Understanding Your Overseas Options
If you’re committed to relocating, and taking the car is essential, you may want to explore these alternative paths:
- Sell the Vehicle and Settle the Finance: If your agreement allows it, selling the car and paying off the outstanding balance can help you start fresh.
- Transfer the Agreement: Some providers allow the agreement to be transferred, although this is rare and often subject to strict criteria.
- Lease or Rent Abroad Instead: Rather than exporting the vehicle, consider whether leasing or renting a car in your destination country is more practical.
Practical Considerations After Moving
Even if you manage to bring the car with you, there may be extra hurdles:
- Registration Rules: You may be required to re-register the car in your new country, often at your own expense.

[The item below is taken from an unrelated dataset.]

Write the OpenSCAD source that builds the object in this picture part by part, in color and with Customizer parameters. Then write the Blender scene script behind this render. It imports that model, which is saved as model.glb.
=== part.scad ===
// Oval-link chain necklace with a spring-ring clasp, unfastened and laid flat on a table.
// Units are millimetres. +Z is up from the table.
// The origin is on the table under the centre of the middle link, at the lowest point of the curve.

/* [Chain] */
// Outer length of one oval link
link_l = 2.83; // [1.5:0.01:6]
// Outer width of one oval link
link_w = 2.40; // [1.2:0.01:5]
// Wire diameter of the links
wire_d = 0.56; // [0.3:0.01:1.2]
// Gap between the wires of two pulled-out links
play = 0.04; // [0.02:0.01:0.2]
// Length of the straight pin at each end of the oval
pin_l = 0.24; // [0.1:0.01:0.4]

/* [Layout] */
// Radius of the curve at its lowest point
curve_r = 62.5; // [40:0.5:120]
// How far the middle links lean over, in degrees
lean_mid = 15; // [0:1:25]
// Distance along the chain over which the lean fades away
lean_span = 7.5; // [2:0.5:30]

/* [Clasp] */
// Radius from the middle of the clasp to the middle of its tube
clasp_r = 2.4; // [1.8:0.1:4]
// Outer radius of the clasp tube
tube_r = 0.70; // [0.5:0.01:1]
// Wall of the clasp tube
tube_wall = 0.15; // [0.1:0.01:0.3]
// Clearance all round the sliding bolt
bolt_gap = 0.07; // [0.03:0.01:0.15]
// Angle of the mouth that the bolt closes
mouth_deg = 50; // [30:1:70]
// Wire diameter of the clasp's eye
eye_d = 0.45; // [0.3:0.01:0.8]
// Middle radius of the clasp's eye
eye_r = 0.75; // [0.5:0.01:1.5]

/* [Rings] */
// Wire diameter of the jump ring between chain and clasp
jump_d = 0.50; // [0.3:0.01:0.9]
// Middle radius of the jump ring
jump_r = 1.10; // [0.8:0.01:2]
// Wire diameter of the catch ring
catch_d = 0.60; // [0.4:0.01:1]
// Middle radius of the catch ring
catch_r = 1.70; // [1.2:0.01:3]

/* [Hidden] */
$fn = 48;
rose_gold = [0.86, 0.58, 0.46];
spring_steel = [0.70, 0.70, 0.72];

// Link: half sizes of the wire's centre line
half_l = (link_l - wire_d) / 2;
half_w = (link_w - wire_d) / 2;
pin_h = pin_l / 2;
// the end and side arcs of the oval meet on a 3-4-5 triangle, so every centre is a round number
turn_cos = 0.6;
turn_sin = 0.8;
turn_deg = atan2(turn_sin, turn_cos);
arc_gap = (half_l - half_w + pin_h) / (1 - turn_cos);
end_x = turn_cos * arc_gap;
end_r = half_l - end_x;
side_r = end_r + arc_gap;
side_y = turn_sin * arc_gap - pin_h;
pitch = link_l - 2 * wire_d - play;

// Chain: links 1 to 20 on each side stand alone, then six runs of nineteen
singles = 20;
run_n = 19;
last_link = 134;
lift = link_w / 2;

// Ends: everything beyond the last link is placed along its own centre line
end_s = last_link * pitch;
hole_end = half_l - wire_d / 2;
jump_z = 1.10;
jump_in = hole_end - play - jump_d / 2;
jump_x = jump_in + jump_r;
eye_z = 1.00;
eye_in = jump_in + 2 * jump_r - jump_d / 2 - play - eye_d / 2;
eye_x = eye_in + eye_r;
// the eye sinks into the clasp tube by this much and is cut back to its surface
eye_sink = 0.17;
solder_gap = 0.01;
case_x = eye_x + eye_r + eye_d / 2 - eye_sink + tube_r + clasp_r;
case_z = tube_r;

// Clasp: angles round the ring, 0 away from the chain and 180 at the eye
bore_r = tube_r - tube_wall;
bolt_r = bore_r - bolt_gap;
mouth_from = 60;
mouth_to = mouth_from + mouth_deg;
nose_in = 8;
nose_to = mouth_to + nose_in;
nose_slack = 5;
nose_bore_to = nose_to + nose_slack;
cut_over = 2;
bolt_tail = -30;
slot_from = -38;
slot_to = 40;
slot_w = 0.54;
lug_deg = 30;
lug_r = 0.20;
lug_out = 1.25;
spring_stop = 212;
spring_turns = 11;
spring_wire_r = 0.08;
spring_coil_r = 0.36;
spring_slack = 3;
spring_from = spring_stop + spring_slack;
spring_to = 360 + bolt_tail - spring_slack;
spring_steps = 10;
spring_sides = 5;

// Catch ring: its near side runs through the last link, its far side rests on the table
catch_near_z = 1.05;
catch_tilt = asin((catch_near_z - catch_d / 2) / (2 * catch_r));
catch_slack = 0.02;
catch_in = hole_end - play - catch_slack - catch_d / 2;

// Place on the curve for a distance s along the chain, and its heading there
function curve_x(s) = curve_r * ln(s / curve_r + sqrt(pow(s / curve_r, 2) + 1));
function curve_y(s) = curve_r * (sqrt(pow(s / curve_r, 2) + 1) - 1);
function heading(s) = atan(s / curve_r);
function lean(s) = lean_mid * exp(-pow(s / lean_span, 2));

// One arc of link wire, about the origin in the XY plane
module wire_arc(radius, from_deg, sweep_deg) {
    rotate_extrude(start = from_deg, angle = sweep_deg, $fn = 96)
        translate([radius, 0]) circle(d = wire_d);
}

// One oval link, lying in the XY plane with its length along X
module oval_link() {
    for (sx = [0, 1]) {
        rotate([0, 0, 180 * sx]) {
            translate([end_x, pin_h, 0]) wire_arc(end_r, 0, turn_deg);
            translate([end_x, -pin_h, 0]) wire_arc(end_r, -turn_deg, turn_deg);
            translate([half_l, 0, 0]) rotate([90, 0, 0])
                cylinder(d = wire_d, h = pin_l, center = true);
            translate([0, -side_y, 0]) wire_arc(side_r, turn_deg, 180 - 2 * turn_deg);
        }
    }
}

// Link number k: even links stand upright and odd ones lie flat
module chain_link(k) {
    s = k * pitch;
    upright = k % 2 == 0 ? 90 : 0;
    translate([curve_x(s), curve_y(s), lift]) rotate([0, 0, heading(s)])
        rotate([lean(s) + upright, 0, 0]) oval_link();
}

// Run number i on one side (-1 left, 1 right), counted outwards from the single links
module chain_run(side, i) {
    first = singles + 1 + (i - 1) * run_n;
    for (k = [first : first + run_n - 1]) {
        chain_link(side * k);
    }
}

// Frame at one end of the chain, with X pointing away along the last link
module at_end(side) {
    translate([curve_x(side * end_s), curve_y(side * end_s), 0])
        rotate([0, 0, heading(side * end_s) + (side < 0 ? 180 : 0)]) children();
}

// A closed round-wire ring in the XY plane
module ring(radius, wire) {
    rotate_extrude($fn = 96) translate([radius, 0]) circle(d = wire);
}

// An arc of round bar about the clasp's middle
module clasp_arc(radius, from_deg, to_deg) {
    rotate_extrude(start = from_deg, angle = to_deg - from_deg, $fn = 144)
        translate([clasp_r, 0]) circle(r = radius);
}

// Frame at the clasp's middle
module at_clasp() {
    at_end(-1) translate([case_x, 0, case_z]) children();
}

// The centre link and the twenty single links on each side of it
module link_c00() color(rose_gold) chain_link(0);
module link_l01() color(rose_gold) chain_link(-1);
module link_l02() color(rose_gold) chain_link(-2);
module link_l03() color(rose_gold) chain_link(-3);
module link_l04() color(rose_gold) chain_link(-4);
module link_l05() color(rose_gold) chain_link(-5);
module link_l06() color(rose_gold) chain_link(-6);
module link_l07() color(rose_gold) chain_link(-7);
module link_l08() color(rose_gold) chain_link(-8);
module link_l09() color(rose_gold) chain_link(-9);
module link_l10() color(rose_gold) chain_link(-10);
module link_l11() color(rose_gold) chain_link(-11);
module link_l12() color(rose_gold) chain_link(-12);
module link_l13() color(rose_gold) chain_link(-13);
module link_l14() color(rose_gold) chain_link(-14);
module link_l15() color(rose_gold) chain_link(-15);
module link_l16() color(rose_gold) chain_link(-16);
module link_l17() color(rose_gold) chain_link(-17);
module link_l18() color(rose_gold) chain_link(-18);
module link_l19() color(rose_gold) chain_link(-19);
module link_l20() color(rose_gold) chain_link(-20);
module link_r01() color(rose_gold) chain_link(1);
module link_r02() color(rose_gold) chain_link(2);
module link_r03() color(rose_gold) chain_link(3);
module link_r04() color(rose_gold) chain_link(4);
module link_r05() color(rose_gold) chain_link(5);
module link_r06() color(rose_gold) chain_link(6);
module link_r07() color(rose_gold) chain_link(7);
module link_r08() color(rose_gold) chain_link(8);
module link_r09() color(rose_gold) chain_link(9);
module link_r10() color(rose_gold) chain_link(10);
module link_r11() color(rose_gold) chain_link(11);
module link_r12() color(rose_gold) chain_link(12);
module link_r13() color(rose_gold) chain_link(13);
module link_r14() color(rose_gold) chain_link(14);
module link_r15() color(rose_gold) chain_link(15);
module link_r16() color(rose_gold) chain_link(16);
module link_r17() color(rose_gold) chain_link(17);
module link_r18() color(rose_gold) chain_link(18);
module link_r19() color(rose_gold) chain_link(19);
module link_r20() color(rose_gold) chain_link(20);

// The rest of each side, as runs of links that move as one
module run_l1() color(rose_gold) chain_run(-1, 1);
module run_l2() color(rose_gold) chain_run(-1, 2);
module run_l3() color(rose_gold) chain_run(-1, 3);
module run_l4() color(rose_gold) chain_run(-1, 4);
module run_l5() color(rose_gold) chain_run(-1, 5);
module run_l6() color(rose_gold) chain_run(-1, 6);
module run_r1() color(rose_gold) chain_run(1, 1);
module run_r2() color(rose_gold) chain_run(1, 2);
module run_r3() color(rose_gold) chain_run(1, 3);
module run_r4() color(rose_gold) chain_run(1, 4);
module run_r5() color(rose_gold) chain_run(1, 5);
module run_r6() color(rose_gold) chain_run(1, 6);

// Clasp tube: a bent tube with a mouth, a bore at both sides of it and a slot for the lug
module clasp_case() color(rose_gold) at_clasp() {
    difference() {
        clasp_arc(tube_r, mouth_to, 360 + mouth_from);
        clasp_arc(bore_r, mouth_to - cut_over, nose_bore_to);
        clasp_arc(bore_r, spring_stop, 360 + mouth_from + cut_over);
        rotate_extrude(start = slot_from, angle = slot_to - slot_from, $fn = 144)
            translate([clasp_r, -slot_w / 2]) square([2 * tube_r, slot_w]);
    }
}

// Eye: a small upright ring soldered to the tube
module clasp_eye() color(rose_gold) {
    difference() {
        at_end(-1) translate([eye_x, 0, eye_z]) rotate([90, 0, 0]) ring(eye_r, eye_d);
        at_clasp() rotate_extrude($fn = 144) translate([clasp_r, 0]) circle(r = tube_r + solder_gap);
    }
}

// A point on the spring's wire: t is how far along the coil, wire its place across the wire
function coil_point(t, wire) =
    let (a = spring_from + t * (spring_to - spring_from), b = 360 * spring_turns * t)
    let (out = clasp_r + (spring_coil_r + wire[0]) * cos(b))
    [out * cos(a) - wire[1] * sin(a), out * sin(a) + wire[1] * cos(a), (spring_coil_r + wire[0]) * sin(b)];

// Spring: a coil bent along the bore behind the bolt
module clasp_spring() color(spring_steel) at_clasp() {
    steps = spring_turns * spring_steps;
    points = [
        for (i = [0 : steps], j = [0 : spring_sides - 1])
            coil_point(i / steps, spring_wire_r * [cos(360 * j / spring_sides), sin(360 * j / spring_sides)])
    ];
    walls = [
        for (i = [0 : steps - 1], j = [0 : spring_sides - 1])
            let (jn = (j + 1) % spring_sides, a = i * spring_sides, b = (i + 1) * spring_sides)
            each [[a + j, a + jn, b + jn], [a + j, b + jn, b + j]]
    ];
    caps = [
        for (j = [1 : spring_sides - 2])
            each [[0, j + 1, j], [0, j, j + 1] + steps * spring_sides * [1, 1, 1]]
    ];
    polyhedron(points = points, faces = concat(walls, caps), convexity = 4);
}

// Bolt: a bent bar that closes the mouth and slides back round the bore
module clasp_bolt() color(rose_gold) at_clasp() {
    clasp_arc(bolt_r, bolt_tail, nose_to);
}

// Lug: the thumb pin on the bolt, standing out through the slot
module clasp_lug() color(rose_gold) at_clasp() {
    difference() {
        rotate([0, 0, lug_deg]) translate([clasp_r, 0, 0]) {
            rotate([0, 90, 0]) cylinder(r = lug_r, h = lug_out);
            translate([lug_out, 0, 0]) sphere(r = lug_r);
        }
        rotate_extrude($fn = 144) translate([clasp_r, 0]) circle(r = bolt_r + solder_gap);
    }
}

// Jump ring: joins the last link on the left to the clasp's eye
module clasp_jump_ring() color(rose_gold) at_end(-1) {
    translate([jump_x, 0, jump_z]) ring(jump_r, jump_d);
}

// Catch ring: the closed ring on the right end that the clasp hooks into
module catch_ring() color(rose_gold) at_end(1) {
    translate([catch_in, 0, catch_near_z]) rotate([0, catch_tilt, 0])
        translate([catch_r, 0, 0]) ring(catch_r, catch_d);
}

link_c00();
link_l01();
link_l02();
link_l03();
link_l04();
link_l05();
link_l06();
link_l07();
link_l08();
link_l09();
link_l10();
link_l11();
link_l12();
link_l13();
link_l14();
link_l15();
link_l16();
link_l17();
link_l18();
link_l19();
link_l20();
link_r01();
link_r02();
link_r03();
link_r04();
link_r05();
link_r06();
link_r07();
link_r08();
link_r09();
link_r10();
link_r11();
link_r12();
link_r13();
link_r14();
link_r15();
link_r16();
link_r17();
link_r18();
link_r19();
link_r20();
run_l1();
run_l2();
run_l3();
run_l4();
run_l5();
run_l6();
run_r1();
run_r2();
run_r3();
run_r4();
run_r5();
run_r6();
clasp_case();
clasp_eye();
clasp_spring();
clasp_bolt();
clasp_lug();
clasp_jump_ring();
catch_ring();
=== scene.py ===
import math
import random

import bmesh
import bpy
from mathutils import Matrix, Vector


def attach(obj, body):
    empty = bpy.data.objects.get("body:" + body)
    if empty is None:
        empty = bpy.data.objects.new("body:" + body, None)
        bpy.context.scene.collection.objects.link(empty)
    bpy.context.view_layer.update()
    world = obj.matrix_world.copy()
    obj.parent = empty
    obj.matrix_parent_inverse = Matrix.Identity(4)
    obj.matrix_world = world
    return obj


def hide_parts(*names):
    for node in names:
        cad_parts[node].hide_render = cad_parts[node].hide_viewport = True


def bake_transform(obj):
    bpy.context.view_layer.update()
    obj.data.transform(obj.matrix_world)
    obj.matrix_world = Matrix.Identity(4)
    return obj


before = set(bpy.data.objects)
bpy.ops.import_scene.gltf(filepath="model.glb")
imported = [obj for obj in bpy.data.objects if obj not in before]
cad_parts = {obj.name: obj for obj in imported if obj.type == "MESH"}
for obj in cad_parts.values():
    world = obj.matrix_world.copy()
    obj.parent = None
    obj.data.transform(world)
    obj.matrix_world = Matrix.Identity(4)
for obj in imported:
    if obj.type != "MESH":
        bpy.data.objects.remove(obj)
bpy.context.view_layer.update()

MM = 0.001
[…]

- Roadworthiness and Compliance: Your car may need to pass local safety or emissions tests.
- Servicing and Parts: Vehicles financed in the UK may require specific services or replacement parts not easily available abroad.
What may seem like a simple continuation of driving can quickly become a tangle of red tape and regulation.
Final Thoughts: Plan Before You Pack
Moving abroad can offer a fresh start, but failing to understand your car finance agreement could add stress and cost. Whether you’re working remotely in Europe or relocating more permanently overseas, your vehicle situation must be part of your plan.
Before you ship or drive your car abroad, ask:
- Is it legally allowed under your current agreement?
- Will your insurance and registration still be valid?
- Was the agreement fair and clearly explained at the point of sale?
If not, and if your deal was signed between 2007 and 2024, you may have grounds to investigate a PCP claim or explore the growing number of car finance claims cases currently under review.
Taking time to understand your finance obligations now can help you avoid unexpected bills and legal hurdles later. As with most financial decisions, clarity is your strongest safeguard especially when you are heading for new roads in another country.